Criticisms noticed by some riders:
- Component selection on the Mk 2 sometimes seemed illogical, with lower level Capreo components on the top-of-the-line monocoque frame, and higher quality SRAM X7 components on the less expensive model. However, the Capreo groupset was specifically designed for small-wheel bicycles as its smallest 9-tooth sprocket compensates for the small wheel size.
- The unique front folding mechanism - while popular and distinctive - is long, weaker, and more flexible than a standard design; the tolerance of linkages amplifies the flex, causing the leading arms to wander up to the Mk2 design (now much strengthened); thus an old Birdy may be unstable at speed. Bushes on the front suspension can be replaced.
- The Birdy, like most folders, has a long seatpost and stem.
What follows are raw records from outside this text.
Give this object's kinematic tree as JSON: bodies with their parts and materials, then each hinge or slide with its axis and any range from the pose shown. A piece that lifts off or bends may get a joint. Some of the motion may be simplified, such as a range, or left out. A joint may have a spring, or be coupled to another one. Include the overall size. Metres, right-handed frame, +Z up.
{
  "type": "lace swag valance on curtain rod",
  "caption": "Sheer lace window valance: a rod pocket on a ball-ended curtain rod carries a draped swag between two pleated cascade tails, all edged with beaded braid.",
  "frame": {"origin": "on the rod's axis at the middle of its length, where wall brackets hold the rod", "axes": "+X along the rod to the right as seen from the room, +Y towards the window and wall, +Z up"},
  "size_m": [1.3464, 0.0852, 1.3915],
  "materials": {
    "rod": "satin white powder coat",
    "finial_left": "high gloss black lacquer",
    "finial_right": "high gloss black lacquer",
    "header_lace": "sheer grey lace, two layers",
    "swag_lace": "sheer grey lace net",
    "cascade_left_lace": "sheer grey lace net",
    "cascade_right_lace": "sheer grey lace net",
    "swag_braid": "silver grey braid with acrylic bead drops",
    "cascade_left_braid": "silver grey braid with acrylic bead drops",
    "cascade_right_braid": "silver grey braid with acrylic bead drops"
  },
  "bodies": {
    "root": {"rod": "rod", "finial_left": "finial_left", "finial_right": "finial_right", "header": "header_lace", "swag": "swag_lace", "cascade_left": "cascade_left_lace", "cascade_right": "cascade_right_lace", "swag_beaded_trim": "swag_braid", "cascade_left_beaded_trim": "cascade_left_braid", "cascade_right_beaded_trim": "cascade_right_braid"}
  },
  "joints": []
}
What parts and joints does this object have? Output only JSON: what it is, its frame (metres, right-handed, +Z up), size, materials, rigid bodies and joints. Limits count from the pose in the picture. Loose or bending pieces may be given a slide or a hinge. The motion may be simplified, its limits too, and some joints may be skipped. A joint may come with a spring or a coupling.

Thousands of km of use can damage the headset or weaken the stem mount - old models could experience cracking after about ten years. The longer handlebar stem limits the extent to which the rider can pull on the handlebars, but a stronger adjustable version was introduced in the early 2000s that is more sturdy, and a further improvement in 2015. The larger head tube on the Moulton gives it better hill climbing and sprinting abilities. However, with proper cycling shoes, Birdy riders can be found in non-UCI racing events and in pacelines of fast group rides.
- The back folding mechanism, which folds beneath the frame, doesn't retain chain tension when folded if derailleur gears are fitted (unlike the Brompton for example). Again, this has been solved on the Mk 3.